Our activist base is our strongest foundation on which to build for future which is why the Labour Party have launched Project Game Plan, to promote investment in membership training and sustained campaigning. Whilst the result in May was not what we hoped, the fact that we held so many of our most marginal seats and actually made gains is testament to our organisational capability and we can take great heart from a central insight of this campaign: that committed and engaged volunteers, campaigners and candidates still hold the key to victory.
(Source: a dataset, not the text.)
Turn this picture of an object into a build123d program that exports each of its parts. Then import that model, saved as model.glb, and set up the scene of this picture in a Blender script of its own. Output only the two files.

50 Responses to “How Labour prevented a Tory majority”
Shamik Das
How Labour prevented a Tory majority, analysis by election coordinator @DAlexanderMP on @leftfootfwd: http://bit.ly/cGWeoZ
Hazico_Jo
RT @leftfootfwd: How Labour prevented a Tory majority, analysis by election coordinator @DAlexanderMP: http://bit.ly/cGWeoZ
SadButMadLad
Sounds like Gordon Brown. Naval gazing and producing loads of statistics, but not actually looking at the real reasons. In this case why Labour lost the election.
Fred
To day I hear labour is to back the Tories welfare reforms the cuts and one benefit to make people go to work, but at the moment I’ve done everything possible to find a real job, not the so called Jobs the NHS have for people you know take this folder from here, then six hours later go collect that folder, and it’s in the same place you left it.
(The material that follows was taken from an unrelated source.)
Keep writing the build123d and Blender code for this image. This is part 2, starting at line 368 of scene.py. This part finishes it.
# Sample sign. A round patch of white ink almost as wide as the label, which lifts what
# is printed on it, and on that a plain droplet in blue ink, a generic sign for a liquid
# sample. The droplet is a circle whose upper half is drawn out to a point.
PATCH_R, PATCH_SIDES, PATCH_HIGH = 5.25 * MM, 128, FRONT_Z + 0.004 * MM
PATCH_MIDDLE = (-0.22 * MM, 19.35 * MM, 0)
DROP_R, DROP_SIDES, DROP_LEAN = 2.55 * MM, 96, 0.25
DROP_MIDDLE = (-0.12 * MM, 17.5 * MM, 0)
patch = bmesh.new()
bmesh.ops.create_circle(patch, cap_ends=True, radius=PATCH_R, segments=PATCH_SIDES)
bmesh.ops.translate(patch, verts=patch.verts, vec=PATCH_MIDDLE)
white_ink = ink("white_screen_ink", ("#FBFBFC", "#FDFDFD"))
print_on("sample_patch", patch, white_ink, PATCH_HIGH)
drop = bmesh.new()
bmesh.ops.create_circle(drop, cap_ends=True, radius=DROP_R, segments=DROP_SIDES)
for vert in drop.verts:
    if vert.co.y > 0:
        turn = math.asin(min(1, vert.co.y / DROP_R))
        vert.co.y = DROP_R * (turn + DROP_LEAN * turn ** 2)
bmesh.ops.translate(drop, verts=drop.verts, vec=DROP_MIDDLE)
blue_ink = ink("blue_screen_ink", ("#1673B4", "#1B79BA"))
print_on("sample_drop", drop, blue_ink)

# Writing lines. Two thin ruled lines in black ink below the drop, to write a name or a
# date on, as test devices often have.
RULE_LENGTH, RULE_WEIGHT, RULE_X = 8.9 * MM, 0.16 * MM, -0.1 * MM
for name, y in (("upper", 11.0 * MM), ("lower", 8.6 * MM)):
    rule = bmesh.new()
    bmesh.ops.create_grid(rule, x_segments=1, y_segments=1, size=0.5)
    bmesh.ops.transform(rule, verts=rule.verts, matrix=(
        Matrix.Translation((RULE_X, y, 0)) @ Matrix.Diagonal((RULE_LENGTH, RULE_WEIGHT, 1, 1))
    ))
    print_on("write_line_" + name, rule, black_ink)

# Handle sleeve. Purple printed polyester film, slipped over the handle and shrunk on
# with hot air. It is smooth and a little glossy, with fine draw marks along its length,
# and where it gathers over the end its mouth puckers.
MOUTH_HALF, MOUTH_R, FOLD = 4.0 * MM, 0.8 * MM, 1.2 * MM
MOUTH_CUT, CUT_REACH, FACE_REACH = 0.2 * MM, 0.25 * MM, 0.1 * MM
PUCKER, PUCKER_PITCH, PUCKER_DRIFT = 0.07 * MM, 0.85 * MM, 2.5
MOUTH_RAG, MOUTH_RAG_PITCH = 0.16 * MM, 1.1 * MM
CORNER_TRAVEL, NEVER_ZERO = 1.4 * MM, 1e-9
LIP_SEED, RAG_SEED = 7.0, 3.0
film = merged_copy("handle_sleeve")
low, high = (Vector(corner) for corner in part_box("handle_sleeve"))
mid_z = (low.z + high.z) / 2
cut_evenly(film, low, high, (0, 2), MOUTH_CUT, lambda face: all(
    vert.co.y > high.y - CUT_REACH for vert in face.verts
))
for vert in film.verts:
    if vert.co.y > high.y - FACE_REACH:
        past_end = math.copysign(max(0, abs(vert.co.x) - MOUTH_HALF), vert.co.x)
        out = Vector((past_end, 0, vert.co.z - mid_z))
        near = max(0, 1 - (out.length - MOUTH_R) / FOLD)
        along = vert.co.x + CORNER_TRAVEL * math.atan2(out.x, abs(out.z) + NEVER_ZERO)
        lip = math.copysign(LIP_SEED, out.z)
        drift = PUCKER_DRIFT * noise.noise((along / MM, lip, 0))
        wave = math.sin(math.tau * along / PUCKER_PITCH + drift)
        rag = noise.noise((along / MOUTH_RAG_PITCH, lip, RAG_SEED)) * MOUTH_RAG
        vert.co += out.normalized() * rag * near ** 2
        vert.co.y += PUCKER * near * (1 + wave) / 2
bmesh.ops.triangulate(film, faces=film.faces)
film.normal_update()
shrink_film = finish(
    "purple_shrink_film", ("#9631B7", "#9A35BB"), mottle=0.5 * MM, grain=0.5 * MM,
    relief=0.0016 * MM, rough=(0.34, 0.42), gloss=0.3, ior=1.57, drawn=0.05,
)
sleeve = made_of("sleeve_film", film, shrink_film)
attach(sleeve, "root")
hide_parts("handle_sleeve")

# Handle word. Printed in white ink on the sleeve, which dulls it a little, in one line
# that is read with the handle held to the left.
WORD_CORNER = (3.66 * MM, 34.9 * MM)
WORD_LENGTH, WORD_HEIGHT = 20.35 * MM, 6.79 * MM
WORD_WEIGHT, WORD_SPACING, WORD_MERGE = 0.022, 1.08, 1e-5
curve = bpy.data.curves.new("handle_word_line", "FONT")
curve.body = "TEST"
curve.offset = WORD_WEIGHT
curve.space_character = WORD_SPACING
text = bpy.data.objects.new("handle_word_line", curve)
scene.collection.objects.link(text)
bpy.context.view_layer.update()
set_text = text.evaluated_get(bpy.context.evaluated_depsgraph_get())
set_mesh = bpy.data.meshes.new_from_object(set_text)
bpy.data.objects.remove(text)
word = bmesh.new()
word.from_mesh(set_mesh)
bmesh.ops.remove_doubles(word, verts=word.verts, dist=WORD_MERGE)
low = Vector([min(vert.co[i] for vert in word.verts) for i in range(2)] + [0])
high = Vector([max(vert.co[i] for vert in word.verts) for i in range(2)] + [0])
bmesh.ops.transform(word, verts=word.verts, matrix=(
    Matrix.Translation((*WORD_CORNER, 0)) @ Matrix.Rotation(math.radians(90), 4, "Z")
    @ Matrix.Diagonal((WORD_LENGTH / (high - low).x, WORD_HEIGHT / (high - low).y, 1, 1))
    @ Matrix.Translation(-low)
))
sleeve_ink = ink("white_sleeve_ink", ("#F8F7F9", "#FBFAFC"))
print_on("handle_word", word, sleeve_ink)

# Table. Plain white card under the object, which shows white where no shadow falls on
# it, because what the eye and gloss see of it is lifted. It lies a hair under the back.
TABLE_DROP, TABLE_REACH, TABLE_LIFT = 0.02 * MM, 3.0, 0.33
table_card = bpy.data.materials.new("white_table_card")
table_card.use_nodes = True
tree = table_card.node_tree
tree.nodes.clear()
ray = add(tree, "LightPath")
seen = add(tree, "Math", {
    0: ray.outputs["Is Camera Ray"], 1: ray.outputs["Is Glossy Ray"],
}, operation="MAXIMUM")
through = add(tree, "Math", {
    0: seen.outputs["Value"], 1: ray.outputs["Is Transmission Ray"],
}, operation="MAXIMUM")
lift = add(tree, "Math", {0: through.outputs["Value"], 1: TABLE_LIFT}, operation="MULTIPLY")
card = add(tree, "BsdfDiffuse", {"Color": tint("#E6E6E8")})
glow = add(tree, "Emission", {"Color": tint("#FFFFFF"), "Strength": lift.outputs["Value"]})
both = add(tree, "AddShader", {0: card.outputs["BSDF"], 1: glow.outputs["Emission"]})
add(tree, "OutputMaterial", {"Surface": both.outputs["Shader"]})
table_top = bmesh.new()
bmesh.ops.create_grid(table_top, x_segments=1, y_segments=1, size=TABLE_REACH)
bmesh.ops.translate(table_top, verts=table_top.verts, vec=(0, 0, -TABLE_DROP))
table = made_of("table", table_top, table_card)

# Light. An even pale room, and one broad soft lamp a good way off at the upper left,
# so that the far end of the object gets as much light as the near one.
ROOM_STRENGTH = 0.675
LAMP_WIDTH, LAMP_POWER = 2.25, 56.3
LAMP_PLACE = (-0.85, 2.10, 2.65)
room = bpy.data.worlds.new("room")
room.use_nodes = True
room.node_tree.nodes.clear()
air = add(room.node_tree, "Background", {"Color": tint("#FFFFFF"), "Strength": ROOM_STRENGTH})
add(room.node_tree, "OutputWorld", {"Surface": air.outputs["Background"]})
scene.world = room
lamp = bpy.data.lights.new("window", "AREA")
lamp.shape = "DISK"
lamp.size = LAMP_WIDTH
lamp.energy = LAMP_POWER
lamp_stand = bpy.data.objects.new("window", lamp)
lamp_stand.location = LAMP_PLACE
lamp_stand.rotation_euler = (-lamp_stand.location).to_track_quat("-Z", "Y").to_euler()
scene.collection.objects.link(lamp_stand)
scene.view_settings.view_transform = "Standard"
But sadly employers do not want the disabled, as one employer said to me, if you can do the same as other people I will employ you? can you? answer is of course no I cannot hence my disability.
I will not vote Tory or the Tory look alike Labour.
Wyrdtimes
Take a better look at England. Desperate to get Labour out. Is it any wonder? It’s been one insult to England after another from Labour. Representation for all except the people of England. All we got was the balkanisation of England into regions – no consultation required. You also rammed us further into the European Union – no consultation required. We will remember.
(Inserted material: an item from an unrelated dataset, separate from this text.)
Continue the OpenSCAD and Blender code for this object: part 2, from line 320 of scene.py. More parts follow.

You starved the people of England funds. Scotland, Northern Ireland & Wales all get more funding than the English. How does it work? Scotland – sparse population – special needs more money. London high population density – special needs more money. Just England outside London – the perfect population density to pay them £1600 less per person, per year than if they lived in Scotland.
On the ground this means English students leaving uni £10000 more in debt than Mr Alexander’s constituents. It means old folk in England having to sell their homes to fund residential care – that would be free in Mr Alexander’s constituency. It means English old folks having to pay (£150 a week) for visiting care that is free in Mr Alexander’s constituency. It means paying £7.20 for prescriptions (£3 in Scotland), paying for eye tests, paying for dental check-ups. Paying hospital parking fees. All free in Mr Alexander’s constituency.
Plus of course there’s the biggest debt in our history and insults like the Royal Bank of “Scotland”. 70% owned by the English taxpayer. A couple of weeks ago they announced new jobs in Scotland on the same day announced thousands of job losses in England. The same RBS that previously helped fund a hostile takeover of Cadbury.
That’s English taxes being used to lay off English jobs. We are being robbed. Not a peep from any MP.
No-one speaks for England and this is clearly why England continues to get the worst deal in the “Union”.
The Tories are no better of course. So expect more an more people demanding an English parliament. You will not deny us a voice forever.